Right now, schools receive state funding based on size, the number of at-risk students and cost of living wages for staff, among other things. This funding formula means the amount schools get varies widely.

Hamner says another reason some district’s coffers are full relative to their neighbors is because of successful local tax measures in their communities.

"Those kinds of factors have contributed to great disparities between how much districts have across the state, per pupil, to fund public education," she says.

She thinks Amendment 66 will even things out. Not everyone agrees.

"It’s almost a billion dollars, it’s $950 million projected for next year alone," says Bonnie Petersen.

She's the Executive Director of Club 20, an influential Western Slope civic group. Last month, the group’s board voted to oppose Amendment 66.

"Our members wanted to know and asked the question of the proponents of the bill, ‘help us understand why it takes almost a billion dollars to implement Senate Bill 213,’ and they (the board) were not satisfied that there were good answers that indicated why it would take so much for education," she says.

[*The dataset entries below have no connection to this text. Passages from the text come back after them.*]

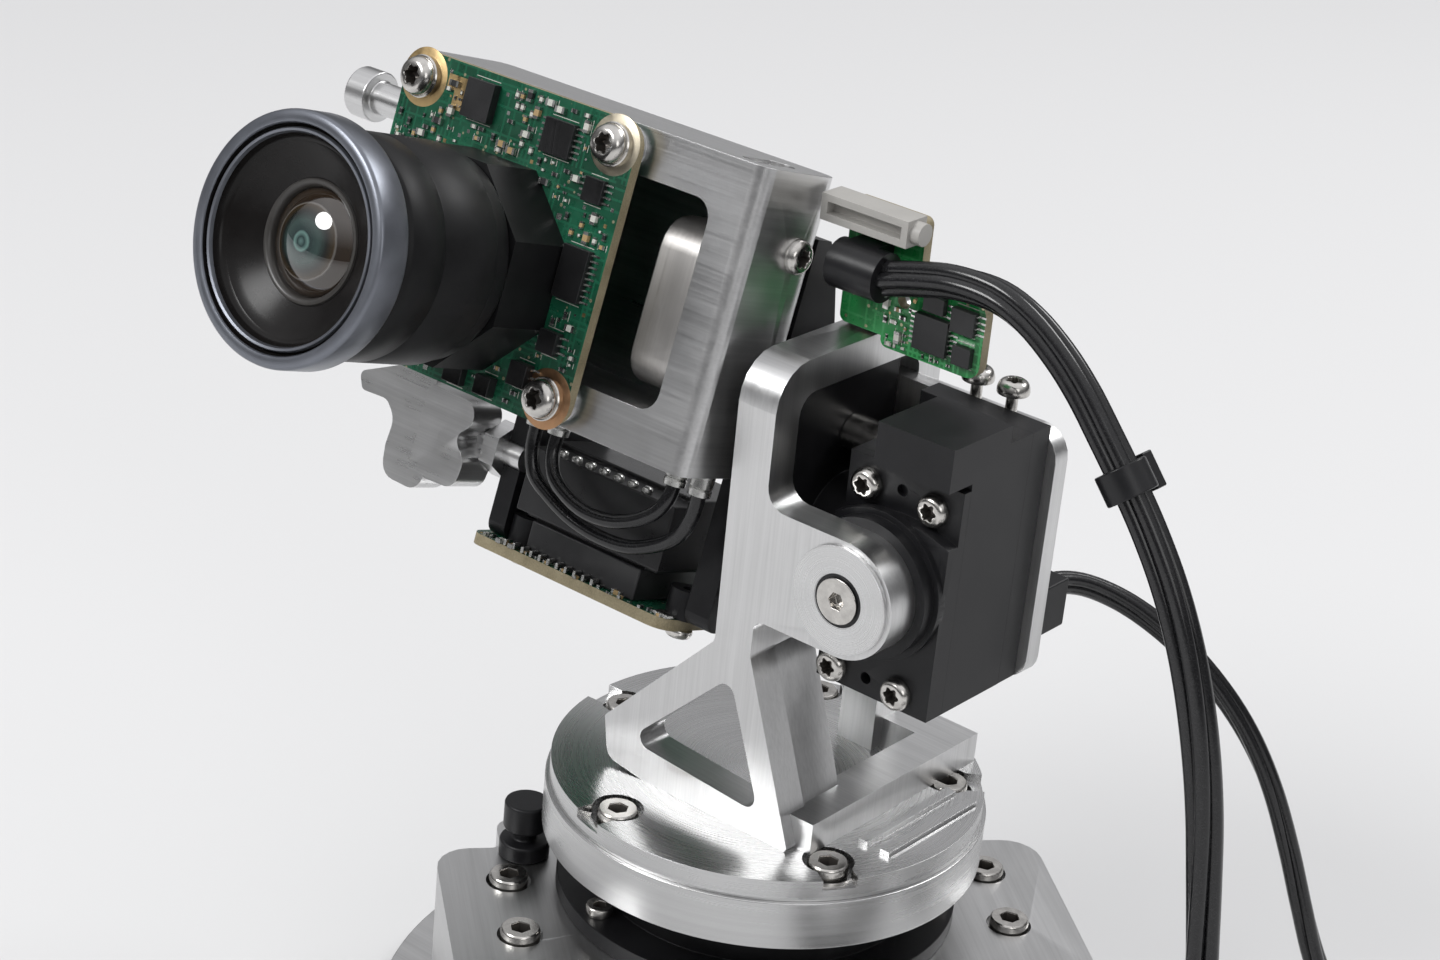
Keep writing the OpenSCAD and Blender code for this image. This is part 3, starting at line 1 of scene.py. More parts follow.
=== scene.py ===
import json
import math
import random

import bmesh
import bpy
from mathutils import Matrix, Vector


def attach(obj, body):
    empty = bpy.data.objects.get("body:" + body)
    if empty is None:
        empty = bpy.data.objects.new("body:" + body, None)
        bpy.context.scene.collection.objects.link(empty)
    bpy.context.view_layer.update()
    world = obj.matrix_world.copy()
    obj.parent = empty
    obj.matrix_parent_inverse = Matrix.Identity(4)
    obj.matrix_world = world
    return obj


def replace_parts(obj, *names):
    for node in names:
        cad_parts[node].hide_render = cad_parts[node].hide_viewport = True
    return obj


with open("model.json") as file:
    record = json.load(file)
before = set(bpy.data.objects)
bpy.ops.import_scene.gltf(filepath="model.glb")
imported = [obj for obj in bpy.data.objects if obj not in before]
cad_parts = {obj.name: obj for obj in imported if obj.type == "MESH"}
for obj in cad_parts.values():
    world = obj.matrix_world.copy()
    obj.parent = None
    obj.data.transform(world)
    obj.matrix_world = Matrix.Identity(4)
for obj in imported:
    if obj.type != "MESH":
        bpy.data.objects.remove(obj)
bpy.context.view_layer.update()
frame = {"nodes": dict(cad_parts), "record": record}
mm = 0.001
print("frame loaded")

# ---- camera, floor and light ----

view = {"place": (216.4, -299.5, 256.6), "azimuth": 37.48, "elevation": 24.25, "roll": 5.7, "lens": 76.55}


def makeCamera():
    a, e, r = (math.radians(view[k]) for k in ("azimuth", "elevation", "roll"))
    back = Vector((math.sin(a) * math.cos(e), -math.cos(a) * math.cos(e), math.sin(e)))
    right = Vector((math.cos(a), math.sin(a), 0))
    up = back.cross(right)
    right, up = right * math.cos(r) + up * math.sin(r), up * math.cos(r) - right * math.sin(r)
    data = bpy.data.cameras.new("camera")
    data.lens = view["lens"]
    data.clip_start = 0.01
    camera = bpy.data.objects.new("camera", data)
    turn = Matrix((right, up, back)).transposed().to_4x4()
    camera.matrix_world = Matrix.Translation(Vector(view["place"]) * mm) @ turn
    bpy.context.collection.objects.link(camera)
    bpy.context.scene.camera = camera


makeCamera()
bpy.context.scene.view_settings.view_transform = "Standard"

# ---- node tools ----


class Wire:
    # A socket that takes part in sums, so that shader maths reads as plain maths
    def __init__(self, lab, socket):
        self.lab = lab
        self.socket = socket

    def maths(self, operation, *others):
        return self.lab.node("Math", {"operation": operation}, dict(enumerate((self,) + others)))

    def __add__(self, other):
        return self.maths("ADD", other)

    def __radd__(self, other):
        return self.maths("ADD", other)

    def __sub__(self, other):
        return self.maths("SUBTRACT", other)

    def __rsub__(self, other):
        return self.lab.node("Math", {"operation": "SUBTRACT"}, {0: other, 1: self})

    def __mul__(self, other):
        return self.maths("MULTIPLY", other)

    def __rmul__(self, other):
        return self.maths("MULTIPLY", other)

    def __truediv__(self, other):
        return self.maths("DIVIDE", other)

    def __pow__(self, other):
        return self.maths("POWER", other)

    def __gt__(self, other):
        return self.maths("GREATER_THAN", other)

    def __lt__(self, other):
        return self.maths("LESS_THAN", other)


class Lab:
    # One material under construction
    def __init__(self, name):
        self.material = bpy.data.materials.new(name)
        self.material.use_nodes = True
        self.tree = self.material.node_tree
        self.shader = self.tree.nodes["Principled BSDF"]

    def node(self, kind, settings=None, inputs=None, out=0):
        made = self.tree.nodes.new("ShaderNode" + kind)
        for key, value in (settings or {}).items():
            if key == "stops":
                ramp = made.color_ramp
                while len(ramp.elements) < len(value):
                    ramp.elements.new(0.5)
                for stop, (place, colour) in zip(ramp.elements, value):
                    stop.position = place
                    stop.color = tuple(colour) + (1,)
            else:
                setattr(made, key, value)
        for key, value in (inputs or {}).items():
            self.feed(made.inputs[key], value)
        return Wire(self, made.outputs[out])

    def feed(self, socket, value):
        if isinstance(value, Wire):
            self.tree.links.new(value.socket, socket)
        elif isinstance(value, (tuple, list)) and len(socket.default_value) == 4:
            socket.default_value = tuple(value) + (1,) if len(value) == 3 else value
        else:
            socket.default_value = value

    def place(self):
        return self.node("TexCoord", out="Object")

    def axes(self, vector):
        split = self.node("SeparateXYZ", None, {0: vector})
        outputs = split.socket.node.outputs
        return [Wire(self, outputs[i]) for i in range(3)]

    def stretched(self, vector, sizes):
        return self.node("VectorMath", {"operation": "MULTIPLY"}, {0: vector, 1: sizes})

    def noise(self, vector, scale=1.0, detail=3.0, rough=0.55):
        inputs = {"Vector": vector, "Scale": scale, "Detail": detail, "Roughness": rough}
        return self.node("TexNoise", None, inputs)

    def spots(self, vector, scale):
        return self.node("TexVoronoi", {"feature": "F1"}, {"Vector": vector, "Scale": scale})

    def range(self, value, low, high, toLow=0.0, toHigh=1.0):
        return self.node("MapRange", None, {0: value, 1: low, 2: high, 3: toLow, 4: toHigh})

    def mix(self, share, a, b):
        return self.node("Mix", {"data_type": "RGBA"}, {0: share, 6: a, 7: b}, 2)

    def bump(self, height, depth=0.0001, strength=1.0):
        return self.node("Bump", None, {"Height": height, "Distance": depth, "Strength": strength})

    def coat(self, **inputs):
        for key, value in inputs.items():
            self.feed(self.shader.inputs[key.replace("_", " ")], value)
        return self.material


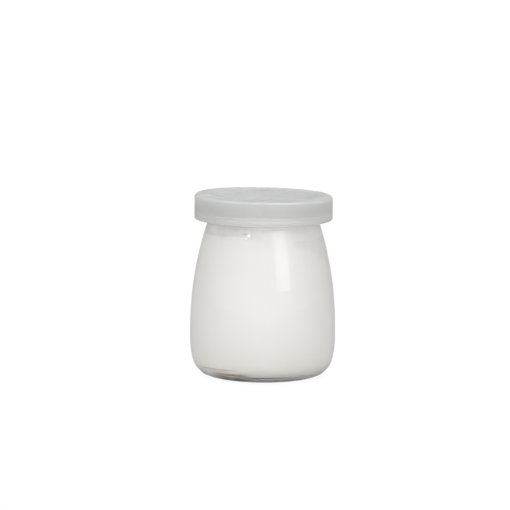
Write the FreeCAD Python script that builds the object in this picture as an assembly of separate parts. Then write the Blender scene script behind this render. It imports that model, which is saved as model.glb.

Besides concerns over the cost, Club 20 also disapproves of the measure’s two-tiered tax design. They’re concerned it will hit small businesses hard because some business owners pay their taxes on individual returns, so the education tax would apply to those business earnings.

In the education community, feelings are mixed.The initiative would, in essence, take money away from wealthier districts, like Aspen because it would eliminate cost of living allocations. As a result, the Aspen School District would likely ask voters in the future to make up for the loss. Still, the local school board is staying neutral on the issue. John Maloy is the superintendent.

"We believe, on the one hand, increasing taxes and improving schools and attracting outside investments and trying to restore funding to schools across the state of Colorado, is important. And, on the other hand, we also know that the long-term impact on our community is going to be somewhat significant: it’s going to require our taxpayers to pay more," Maloy says.

Under Amendment 66, he says local taxpayers will end up paying about $15 million to the State. In return, the Aspen district will only get between $250,000 and $400,000.

The winners would be schools in Basalt, Carbondale and Glenwood Springs. They stand to gain a lot more funding. Superintendent Diana Sirko says the district would receive an extra $4 million for things like helping at-risk and second-language students.

"What it does is allow us to begin to make some in-roads on the dollars that districts have lost over the last four years with inflation and make some in-roads on the equity issues across the state," says Sirko.

Editor of Education News Colorado, Todd Engdahl says, "It is kind of a watershed proposal for Colorado." He says he’s not surprised many groups are speaking up for and against the measure. He says most school districts are backing the measure.

"In the education community, even in districts that would not gain quite as much, there is a general feeling of support because many people feel it’s their best shot for recovering the school funding that was lost during the recession."

A poll out late last month by a republican-leaning pollster shows most voters are still uninformed about the Amendment, but would likely vote no if the election was held today.